A new particle-swarm-optimization-assisted deep transfer learning framework with applications to outlier detection in additive manufacturing

Abstract

In wire arc additive manufacturing (WAAM), the electric arc is an essential part of the welding equipment, which serves as the heat source and is directed by the current and voltage. The working status of the electric arc is an important factor in determining the quality of the fabricated components. During the welding process, the current and voltage may change abruptly due to some abnormalities in the operating conditions, which may affect the working status and thereby affect the quality of products. Such abnormal changes in the current and voltage can be treated as outliers.

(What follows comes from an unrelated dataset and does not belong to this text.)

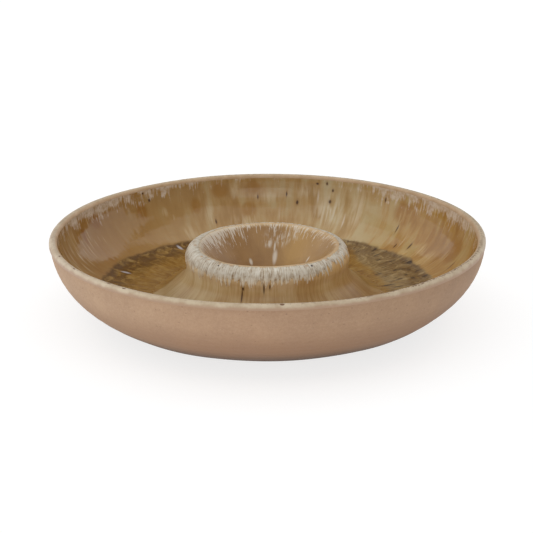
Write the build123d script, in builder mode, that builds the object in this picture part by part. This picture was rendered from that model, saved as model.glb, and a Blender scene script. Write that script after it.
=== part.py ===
"""Chip and dip server: a wide, shallow stoneware dish with a raised dip well at its centre.

Every piece is a body of revolution about +Z and stands on z = 0. Outlines are drawn in the XZ plane,
as radius (local x) against height (local y). The clay is three pieces: the dish, the ring that rises
from its floor at SEAM_R, and the bowl inside the ring, which meets it under the top of the crest. The
glazes are thin coats that lie on the clay, face to face.

Sizes are given on the glazed surface. An outline's depth is how far below that surface it lies.
"""

import os
from math import cos, radians, sin, tan

from build123d import *

# --- Driving dimensions, mm and degrees. A lean is measured from vertical, a slope from horizontal. ---
RIM_R = 150.0
RIM_H = 60.0
LIP_ROUND = 2.7
COAT = 0.5  # glaze thickness

# Dish, outside: two arcs from the lip in to the foot
OUTER_LEAN = 4.0
BELLY_ROUND = 52.0
BELLY_LEAN = 45.0
BASE_ROUND = 84.0
BASE_LEAN = 76.0
FOOT_OUT_R = 91.0
FOOT_IN_R = 83.0
FOOT_EDGE = 0.7  # rounding of the foot's edges

# Dish, inside: one arc down to the glaze pool, then a floor that falls gently to the seam
INNER_LEAN = 5.0
INNER_ROUND = 44.0
POOL_LEAN = 70.0
POOL_ROUND = 25.0
SEAM_R = 80.0
SEAM_H = 14.7

# Underside of the floor
RECESS_H = 7.5

# Well, outside: root, straight flank, neck, overhanging shoulder, crest
FLOOR_SLOPE = 7.0
ROOT_ROUND = 12.0
FLANK_SLOPE = 40.0
NECK_R = 56.1
NECK_ROUND = 12.0
NECK_SLOPE = 105.0
SHOULDER_ROUND = 10.5
CREST_SLOPE = 45.0
CREST_ROUND = 6.0

# Well, inside
BOWL_SLOPE = 50.0
BOWL_BOTTOM_H = 13.0

# Well, underside: a hollow between the ring and the bowl keeps the clay one thickness all the way
BOWL_BASE_H = 5.5
BOWL_BASE_R = 15.0
HOLLOW_H = 34.0
HOLLOW_IN_R = 41.0
KNEE_R = 52.5
KNEE_H = 21.5
HOLLOW_FOOT_R = 69.5
HOLLOW_ROUND = 3.0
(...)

In order to identify outliers in current and voltage to further improve the welding process, in this paper, a novel deep-transfer-learning-embedded outlier detection approach is developed for WAAM. A new domain adaptation strategy is designed where the cross-domain discrepancies of the marginal distribution and conditional distribution are minimized. Specifically, two separate coefficients are introduced to adjust the conditional domain discrepancies of normal instances and outliers with the purpose of alleviating the data imbalance problem. The particle swarm optimizer is employed to adjust the hyper-parameters. The developed deep transfer learning framework is exploited in designing a new outlier detector with application to WAAM. The proposed approach is exploited in real-world industrial data collected through the WAAM process. Experimental results demonstrate that the proposed outlier detection approach outperforms the standard deep-learning-based outlier detector approach and the standard transfer-learning-embedded outlier detection approach in terms of detection accuracy.